You know, while I am an unabashed technophile, I am also a cash strapped technophile. I love the idea of the Kindle, but have no experience with one myself, especially since they don't sell them in this part of the world. I'd love to try reading on an iPhone, but they do cost a pretty penny, and I am afraid to buy one if only because I have a tendency to regularly and forcefully drop my phones on hard surfaces. So I've forgone the pleasure and status bump that owning an iPhone brings, (but I did the second best thing and get an iPod Touch.)
Lack of cool gadgets aside, there are still ways to try out Kirschner's experiment. My own version included the normal book, the audiobook, the e-book in the form of a laser printed sheaf of paper, and the e-book on the computer screen.
Overall, when executed right, I love the audiobook format more than anything. But more often than not the execution is not right, the reading voice or cadence is off, and it is simply impossible to get through a longish short story, let alone a full on novel.
The book itself is still great. Hardcover, paperback, or trade paper back, all have their advantages and disadvantages. When you read massive books like I do, the hardcovers can be hard to read in bed, and hard to carry around. The trade paperbacks don't fit in a pocket easily, and are quite conspicuous when read in public. The paperbacks are my preferred option, but again, when reading those massive epics I face problems. Instead of heft, I have to deal with print size, tilting the book to catch the light since the pages flow into a dark canyon in the center of the book, and doing anything about that only ends up snapping the spine or creating myriad creases that scream "abuse!" This makes the paperback version ultimately disposable, since there is little point in keeping a broken and damaged book laying around for everyone to look at.

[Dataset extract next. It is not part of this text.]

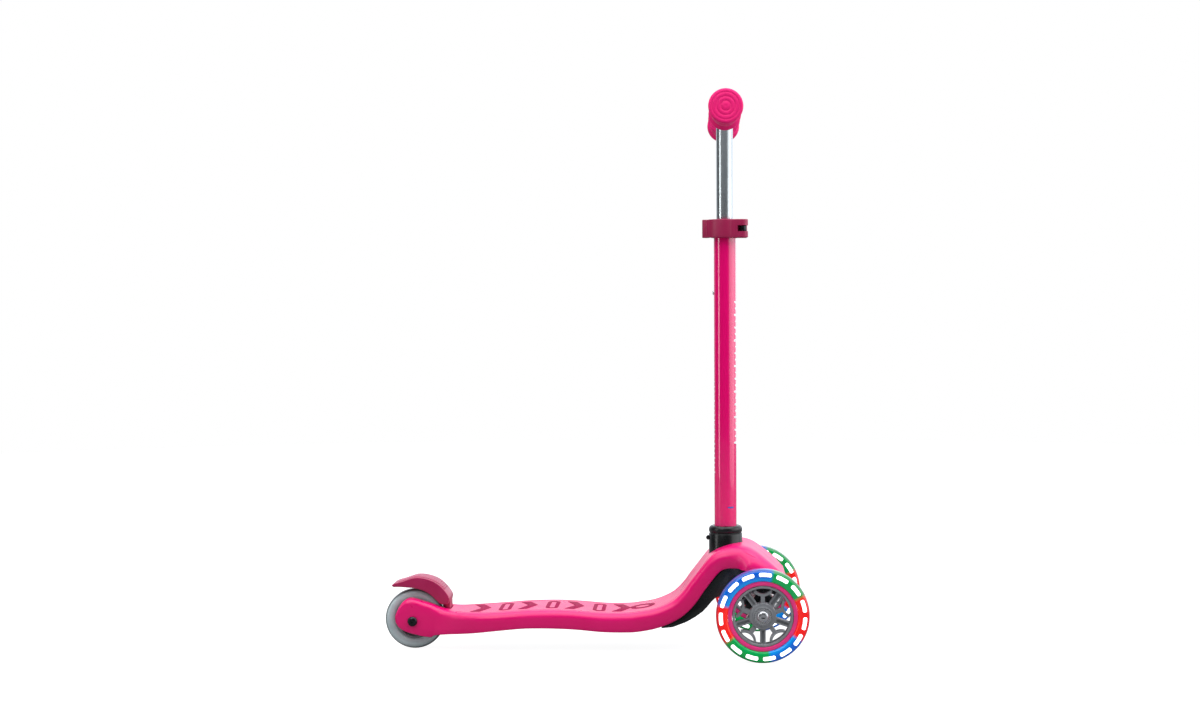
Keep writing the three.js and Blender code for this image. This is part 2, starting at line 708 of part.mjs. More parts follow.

Then there is the laser printed sheaf of papers. I got to buying e-books from Baen, or downloading them from Gutenberg.org, and not wanting to lug around my laptop, stuck to a power outlet since the battery only lasts two hours, I would print them out. At first I printed them out one-sided, but quickly found that to be a waste of paper. Even double sided wasn't much better. But when I got to printing them two to a side of paper, I had hit the sweet spot. The text was the same size as that in a paperback novel, but there was more page area, and no dark crevasse in the center. Best of all, a 600 page novel ended up as a 150 page stack of paper, which cost, after ink and paper are added together, only a few bucks, really. Far less than the average $12 to $15 plus tax I was used to spending years ago. And, best of all, you can recycle the paper, which you cannot do for paperbacks.
But that's not all. I found that, when reading a sheaf of papers in public, it looks more like I'm reading a lawyerly brief than a work of fiction. Even at work, I can seem to be "working" when actually I am just kicking back and enjoying myself. To all and sundry it seems like I am reading for work and not for fun, which is an important distinction.
Though I know many avid readers where I work, they all forgo the pleasure of reading as to the many avid non-readers there, opening up a novel smacks of goofing off, and being seen to do so, on the job, can lead to expressions of concern from management. So the avid readers keep their books at home, and spend their time looking busy, and reading, where else, on the computer.
Of the colleagues I have spoken with, I am about the only one who actually does read novels and short stories on the computer. Of course I have a daily diet of gads of web pages, as the constant stream from news sites and blogs lands in my Google Reader account every moment of the day. Due to this, most of the reading I do on the computer is of short, to medium length articles, with a few magazine pieces, though I tend to print out the magazine pieces at home, later, if they go beyond 15 or so pages. There is something about staring, in a concentrated manner, into a constant light source that unnerves me. And while I have read many, many novels on this beat up old Dell, I've never felt physically good afterward. I've always felt a little queasy, with a bit of a headache on the side. Reading a novel is not like reading a blog post. With fiction, if you fall into a state of deep reading, your eyes are basically fixed on the screen for up to hours at a time. It's the visual equivalent cranking the cranking the volume on your iPod every time you wear it. Slowly, but surely, it causes irreparable damage.
So reading novels on the computer really is not something I prefer. Hardcovers are far to expensive and wasteful, since I don;t like rereading books, and I long ago lost my compulsion to display chunks of dead tree to guests who are not in the least interested. Trade paperbacks are the best from a tactile standpoint, but too conspicuous, and paperbacks, long the main for of book I bought, are wasteful. They are eminently disposable, and the only way I have to alleviate the waste that attends after I finish a paperback is to donate the book to my school library. Considering how much less it costs just to print the book off at home, it's like writing a big fat cheque to the library, and my bank account does not currently condone this practice.
So what's the best method I've found to enjoy e-books?
A stack of papers it is. Held together by a butterfly clip, with pages quietly placed disappearing as the story progresses. Until, with a page left, and one page in the hand, it is as if the story itself, now played out, has faded away into the mists.
Or... reading off my new iPod Touch, which is turning out to be a sublime experience in itself.